Objective>
Identify the line that contains "Write the JSON" in the material. Output it and every line after it, unchanged, through the end.

Given information>
--- START ---
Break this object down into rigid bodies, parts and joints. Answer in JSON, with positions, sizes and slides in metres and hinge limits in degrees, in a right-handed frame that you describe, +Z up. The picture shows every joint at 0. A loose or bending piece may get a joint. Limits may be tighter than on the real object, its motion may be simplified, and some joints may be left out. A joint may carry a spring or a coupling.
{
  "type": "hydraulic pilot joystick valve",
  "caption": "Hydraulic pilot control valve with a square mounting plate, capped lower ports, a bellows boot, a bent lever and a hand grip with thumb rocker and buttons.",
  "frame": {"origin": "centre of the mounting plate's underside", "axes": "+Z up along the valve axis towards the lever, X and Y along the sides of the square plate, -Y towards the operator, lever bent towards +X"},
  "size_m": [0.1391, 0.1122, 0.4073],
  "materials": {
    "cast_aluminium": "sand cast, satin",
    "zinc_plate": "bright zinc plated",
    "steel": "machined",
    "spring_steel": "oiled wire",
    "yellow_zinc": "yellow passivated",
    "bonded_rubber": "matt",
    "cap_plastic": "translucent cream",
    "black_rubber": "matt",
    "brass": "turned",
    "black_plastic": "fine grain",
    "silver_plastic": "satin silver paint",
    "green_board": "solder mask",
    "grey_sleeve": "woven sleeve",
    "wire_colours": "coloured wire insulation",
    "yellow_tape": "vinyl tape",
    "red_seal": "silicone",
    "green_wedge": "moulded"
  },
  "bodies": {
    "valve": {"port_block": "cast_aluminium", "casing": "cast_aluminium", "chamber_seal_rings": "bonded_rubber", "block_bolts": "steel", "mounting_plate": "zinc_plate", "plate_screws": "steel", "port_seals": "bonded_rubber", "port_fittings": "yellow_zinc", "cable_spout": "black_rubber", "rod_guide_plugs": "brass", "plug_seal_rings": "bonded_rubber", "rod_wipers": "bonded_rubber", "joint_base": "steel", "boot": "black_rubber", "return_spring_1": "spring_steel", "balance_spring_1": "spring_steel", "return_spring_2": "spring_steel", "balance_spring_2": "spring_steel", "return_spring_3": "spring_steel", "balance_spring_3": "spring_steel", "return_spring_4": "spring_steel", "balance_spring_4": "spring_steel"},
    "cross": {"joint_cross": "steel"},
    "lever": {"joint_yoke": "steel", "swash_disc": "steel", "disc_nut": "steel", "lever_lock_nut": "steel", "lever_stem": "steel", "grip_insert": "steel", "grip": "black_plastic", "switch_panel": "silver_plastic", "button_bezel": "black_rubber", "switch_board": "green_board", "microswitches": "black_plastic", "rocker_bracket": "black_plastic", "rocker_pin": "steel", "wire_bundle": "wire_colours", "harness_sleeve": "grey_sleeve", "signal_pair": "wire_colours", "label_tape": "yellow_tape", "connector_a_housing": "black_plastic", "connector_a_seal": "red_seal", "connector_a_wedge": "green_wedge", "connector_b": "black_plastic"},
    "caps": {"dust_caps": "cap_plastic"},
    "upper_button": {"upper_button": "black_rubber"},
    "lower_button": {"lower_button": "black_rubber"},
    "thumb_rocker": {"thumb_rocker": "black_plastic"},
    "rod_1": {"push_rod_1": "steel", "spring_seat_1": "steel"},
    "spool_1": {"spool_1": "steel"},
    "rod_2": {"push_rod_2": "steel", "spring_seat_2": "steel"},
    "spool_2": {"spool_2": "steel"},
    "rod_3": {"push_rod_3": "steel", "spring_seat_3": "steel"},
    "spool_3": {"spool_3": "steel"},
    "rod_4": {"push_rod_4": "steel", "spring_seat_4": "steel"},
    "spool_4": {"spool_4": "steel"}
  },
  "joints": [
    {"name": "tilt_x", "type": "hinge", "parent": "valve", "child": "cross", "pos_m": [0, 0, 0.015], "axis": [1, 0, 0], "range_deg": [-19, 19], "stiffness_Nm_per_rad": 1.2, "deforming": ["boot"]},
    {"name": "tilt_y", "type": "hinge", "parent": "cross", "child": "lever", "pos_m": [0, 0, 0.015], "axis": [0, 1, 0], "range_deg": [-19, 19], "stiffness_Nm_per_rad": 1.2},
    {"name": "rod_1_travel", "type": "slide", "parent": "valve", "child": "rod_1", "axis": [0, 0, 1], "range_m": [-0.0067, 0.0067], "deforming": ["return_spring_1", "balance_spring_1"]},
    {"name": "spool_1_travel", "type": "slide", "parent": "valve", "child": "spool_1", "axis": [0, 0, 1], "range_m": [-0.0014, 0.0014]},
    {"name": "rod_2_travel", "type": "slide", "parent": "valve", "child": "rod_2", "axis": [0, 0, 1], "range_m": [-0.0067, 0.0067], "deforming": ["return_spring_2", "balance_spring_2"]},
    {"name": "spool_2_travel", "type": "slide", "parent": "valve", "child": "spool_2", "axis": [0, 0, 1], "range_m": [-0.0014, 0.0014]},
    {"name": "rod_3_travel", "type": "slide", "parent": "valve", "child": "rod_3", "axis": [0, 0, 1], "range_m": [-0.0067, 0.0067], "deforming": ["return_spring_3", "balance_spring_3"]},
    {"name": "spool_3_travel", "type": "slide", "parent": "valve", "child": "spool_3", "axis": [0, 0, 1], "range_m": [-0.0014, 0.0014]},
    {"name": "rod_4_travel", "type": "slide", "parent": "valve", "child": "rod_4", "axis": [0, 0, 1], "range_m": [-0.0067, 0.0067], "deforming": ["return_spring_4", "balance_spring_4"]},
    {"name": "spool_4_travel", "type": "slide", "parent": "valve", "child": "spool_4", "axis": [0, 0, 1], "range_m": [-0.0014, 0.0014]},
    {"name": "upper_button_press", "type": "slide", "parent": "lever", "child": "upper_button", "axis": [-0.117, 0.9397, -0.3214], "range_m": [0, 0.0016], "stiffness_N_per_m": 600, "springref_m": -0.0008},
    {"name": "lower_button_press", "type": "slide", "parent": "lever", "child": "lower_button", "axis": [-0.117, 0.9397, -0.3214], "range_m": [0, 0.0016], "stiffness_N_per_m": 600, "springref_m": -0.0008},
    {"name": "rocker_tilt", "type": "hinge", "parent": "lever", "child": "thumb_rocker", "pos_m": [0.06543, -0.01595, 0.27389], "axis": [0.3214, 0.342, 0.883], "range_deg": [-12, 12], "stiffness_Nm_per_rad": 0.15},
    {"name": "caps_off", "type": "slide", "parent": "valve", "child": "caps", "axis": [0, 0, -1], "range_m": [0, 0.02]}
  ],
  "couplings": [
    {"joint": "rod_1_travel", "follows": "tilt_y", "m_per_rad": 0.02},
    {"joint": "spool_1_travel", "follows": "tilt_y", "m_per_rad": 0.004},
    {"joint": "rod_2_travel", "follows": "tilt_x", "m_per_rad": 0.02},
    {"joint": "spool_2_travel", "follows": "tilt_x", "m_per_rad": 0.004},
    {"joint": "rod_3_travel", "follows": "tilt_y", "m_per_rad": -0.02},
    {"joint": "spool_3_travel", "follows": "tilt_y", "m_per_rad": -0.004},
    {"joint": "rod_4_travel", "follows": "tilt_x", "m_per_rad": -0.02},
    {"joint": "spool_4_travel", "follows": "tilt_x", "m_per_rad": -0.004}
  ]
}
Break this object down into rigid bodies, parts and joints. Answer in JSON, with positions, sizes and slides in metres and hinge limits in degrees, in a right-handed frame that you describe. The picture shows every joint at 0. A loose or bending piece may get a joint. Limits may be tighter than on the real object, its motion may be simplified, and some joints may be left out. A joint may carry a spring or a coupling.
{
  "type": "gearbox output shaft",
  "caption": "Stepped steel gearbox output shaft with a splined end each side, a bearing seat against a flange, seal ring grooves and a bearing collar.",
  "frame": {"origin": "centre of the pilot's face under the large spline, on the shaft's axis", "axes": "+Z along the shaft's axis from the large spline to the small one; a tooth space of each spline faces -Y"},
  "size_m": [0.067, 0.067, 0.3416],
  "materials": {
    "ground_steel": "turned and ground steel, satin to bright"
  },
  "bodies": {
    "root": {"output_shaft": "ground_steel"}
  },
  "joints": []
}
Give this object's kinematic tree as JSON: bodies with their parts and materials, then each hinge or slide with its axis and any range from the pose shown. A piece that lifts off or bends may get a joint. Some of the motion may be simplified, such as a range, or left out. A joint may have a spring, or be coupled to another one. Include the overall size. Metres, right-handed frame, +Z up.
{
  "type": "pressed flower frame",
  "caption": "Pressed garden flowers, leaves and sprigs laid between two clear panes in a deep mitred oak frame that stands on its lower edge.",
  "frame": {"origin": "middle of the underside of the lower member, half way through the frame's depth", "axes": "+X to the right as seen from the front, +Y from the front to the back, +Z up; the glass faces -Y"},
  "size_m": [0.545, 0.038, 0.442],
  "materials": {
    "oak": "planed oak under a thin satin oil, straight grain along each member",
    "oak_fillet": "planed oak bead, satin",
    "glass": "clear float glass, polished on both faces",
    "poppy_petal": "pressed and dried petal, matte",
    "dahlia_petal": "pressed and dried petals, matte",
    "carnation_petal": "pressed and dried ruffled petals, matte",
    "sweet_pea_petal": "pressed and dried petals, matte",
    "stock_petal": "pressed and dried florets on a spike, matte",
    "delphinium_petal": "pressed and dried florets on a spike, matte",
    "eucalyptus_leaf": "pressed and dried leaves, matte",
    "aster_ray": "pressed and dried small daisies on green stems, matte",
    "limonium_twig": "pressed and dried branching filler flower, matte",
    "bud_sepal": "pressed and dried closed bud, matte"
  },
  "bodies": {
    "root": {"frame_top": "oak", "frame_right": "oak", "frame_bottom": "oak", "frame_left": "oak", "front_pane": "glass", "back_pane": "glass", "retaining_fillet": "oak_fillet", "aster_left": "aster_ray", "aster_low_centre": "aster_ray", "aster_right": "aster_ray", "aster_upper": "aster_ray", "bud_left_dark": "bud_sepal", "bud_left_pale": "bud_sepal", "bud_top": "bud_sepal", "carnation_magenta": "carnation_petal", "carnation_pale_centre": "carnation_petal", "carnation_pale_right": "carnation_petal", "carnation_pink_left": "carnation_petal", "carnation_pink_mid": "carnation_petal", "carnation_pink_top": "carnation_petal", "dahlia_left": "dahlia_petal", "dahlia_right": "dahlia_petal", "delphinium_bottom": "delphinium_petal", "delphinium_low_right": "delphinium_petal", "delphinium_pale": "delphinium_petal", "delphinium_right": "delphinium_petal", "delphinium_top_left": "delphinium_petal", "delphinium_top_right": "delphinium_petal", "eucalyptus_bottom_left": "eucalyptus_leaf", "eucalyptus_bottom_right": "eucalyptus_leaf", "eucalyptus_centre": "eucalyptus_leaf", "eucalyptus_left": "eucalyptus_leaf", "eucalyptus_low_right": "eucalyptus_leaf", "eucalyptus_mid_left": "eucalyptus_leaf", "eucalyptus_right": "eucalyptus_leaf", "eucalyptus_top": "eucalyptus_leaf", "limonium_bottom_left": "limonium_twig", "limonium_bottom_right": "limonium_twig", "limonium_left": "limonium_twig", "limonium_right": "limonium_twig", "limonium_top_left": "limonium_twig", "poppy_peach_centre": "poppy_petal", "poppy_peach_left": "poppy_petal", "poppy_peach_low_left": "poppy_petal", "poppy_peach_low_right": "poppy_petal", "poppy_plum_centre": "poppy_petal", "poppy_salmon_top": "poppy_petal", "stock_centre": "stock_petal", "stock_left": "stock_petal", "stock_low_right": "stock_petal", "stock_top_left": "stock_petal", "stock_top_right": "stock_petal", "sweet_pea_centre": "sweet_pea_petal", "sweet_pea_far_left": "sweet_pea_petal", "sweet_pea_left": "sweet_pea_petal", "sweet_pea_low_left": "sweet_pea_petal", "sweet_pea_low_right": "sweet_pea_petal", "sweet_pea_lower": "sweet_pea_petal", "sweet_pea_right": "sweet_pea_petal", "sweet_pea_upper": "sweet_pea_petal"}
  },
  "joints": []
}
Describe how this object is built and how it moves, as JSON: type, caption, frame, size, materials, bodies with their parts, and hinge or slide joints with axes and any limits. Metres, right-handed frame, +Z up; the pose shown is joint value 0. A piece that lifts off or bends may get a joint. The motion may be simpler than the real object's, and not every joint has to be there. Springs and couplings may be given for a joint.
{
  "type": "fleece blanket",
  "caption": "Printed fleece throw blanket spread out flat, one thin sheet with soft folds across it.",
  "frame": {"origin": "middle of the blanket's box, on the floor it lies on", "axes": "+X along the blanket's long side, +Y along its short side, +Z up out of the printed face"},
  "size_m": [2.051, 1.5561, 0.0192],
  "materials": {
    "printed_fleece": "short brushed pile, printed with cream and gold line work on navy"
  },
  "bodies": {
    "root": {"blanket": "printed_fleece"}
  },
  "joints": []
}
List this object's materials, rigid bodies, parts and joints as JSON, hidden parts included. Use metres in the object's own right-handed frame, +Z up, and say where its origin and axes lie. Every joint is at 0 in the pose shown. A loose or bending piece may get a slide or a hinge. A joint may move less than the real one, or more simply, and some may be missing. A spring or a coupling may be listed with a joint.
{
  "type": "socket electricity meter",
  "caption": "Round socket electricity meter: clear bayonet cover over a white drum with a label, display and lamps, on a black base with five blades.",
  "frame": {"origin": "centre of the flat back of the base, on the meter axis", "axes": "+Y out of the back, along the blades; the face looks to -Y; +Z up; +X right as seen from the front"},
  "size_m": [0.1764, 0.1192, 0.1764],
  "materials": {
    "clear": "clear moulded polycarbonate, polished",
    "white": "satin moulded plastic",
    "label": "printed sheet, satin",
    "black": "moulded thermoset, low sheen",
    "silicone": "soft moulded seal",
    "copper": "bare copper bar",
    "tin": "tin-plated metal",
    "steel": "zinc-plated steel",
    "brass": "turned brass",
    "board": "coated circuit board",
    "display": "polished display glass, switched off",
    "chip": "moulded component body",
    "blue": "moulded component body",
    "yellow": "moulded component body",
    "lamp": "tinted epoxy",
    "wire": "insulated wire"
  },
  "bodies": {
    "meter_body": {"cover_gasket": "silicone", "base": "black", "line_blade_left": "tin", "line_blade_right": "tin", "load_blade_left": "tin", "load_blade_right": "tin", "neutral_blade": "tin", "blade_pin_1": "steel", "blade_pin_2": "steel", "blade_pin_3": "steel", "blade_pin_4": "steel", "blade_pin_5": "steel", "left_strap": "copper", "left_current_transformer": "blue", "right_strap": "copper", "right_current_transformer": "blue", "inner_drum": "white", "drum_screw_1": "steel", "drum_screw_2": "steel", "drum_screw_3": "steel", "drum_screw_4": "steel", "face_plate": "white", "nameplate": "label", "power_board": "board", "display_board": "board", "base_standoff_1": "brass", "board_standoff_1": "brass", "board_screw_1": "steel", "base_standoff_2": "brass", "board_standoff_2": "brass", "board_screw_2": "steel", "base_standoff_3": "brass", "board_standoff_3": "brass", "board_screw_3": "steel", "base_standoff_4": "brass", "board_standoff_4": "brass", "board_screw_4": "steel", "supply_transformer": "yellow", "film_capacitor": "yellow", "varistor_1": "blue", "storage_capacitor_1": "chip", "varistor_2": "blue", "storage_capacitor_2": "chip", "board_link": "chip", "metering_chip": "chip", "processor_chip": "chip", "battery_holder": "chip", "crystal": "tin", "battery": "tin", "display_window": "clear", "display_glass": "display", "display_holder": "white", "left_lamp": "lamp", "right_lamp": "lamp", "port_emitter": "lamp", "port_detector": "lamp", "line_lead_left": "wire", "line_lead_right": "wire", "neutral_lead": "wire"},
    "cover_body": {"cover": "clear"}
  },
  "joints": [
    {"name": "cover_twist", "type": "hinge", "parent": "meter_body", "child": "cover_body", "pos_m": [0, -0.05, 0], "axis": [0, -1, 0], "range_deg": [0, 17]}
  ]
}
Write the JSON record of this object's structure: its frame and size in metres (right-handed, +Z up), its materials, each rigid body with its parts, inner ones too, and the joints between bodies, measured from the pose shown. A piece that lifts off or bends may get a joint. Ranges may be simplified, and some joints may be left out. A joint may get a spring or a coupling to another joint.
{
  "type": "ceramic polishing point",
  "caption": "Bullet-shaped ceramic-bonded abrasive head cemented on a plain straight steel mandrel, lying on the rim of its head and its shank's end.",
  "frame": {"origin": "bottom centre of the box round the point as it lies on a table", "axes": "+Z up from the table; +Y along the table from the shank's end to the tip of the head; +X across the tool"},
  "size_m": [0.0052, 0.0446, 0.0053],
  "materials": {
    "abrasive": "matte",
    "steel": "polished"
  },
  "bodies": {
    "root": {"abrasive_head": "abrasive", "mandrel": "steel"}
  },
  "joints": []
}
--- END ---
Response to the exercise>
Write the JSON record of this object's structure: its frame and size in metres (right-handed, +Z up), its materials, each rigid body with its parts, inner ones too, and the joints between bodies, measured from the pose shown. A piece that lifts off or bends may get a joint. Ranges may be simplified, and some joints may be left out. A joint may get a spring or a coupling to another joint.
{
  "type": "ceramic polishing point",
  "caption": "Bullet-shaped ceramic-bonded abrasive head cemented on a plain straight steel mandrel, lying on the rim of its head and its shank's end.",
  "frame": {"origin": "bottom centre of the box round the point as it lies on a table", "axes": "+Z up from the table; +Y along the table from the shank's end to the tip of the head; +X across the tool"},
  "size_m": [0.0052, 0.0446, 0.0053],
  "materials": {
    "abrasive": "matte",
    "steel": "polished"
  },
  "bodies": {
    "root": {"abrasive_head": "abrasive", "mandrel": "steel"}
  },
  "joints": []
}